改进k-ω-γ转捩模式对不同雷诺数下HIAD的转捩预测

doi:10.7527/S1000-6893.2022.26868

Abstract

Abstract:

Hypersonic Inflatable Aerodynamic Decelerator （HIAD） would become undulated under the effect of aerodynamic force， thereby facilitating the flow transition to turbulence. Accurate prediction of transition onsets and surface heat flux is of paramount importance for the design of thermal protection systems. The improved k-ω-γ model for separation-induced transition prediction possesses predictive capability for the first-， second-， and crossflow-mode instability and flow separation instability. In this study， it is applied to the boundary layer transition prediction over HIAD with wave-like wall deformation with different Reynolds numbers， and compared with the results by the original k-ω-γ model to assess and verify its performance for complicated transition nature.
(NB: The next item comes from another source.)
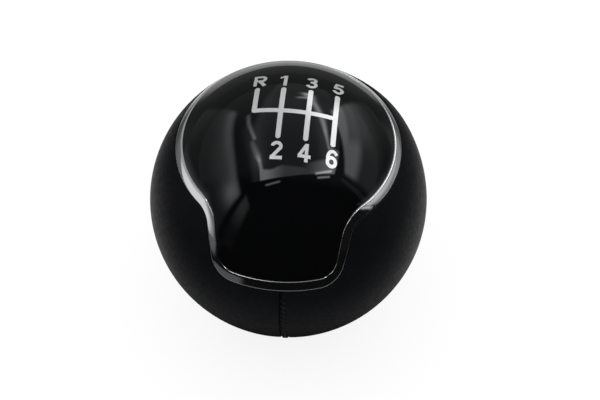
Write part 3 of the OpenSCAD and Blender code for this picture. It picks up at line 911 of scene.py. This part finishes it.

Furthermore， the transition prediction mechanisms of the improved k-ω-γ model are carefully dissected. Results show that the improved k-ω-γ could accurately predict the transition onsets， transition shapes and wall heat flux distributions of HIAD with different incoming Reynolds numbers. The transition prediction at crests of undulating surfaces is mainly triggered by the constructed separation intermittency， while in valleys， the contributions of the first mode， crossflow mode and flow separation instabilities should be emphasized. Current research indicates the huge application potential of the improved k-ω-γ model for complex configurations， and can provide reference for the development of the transition prediction method for flow transition induced by multiple instability coupling.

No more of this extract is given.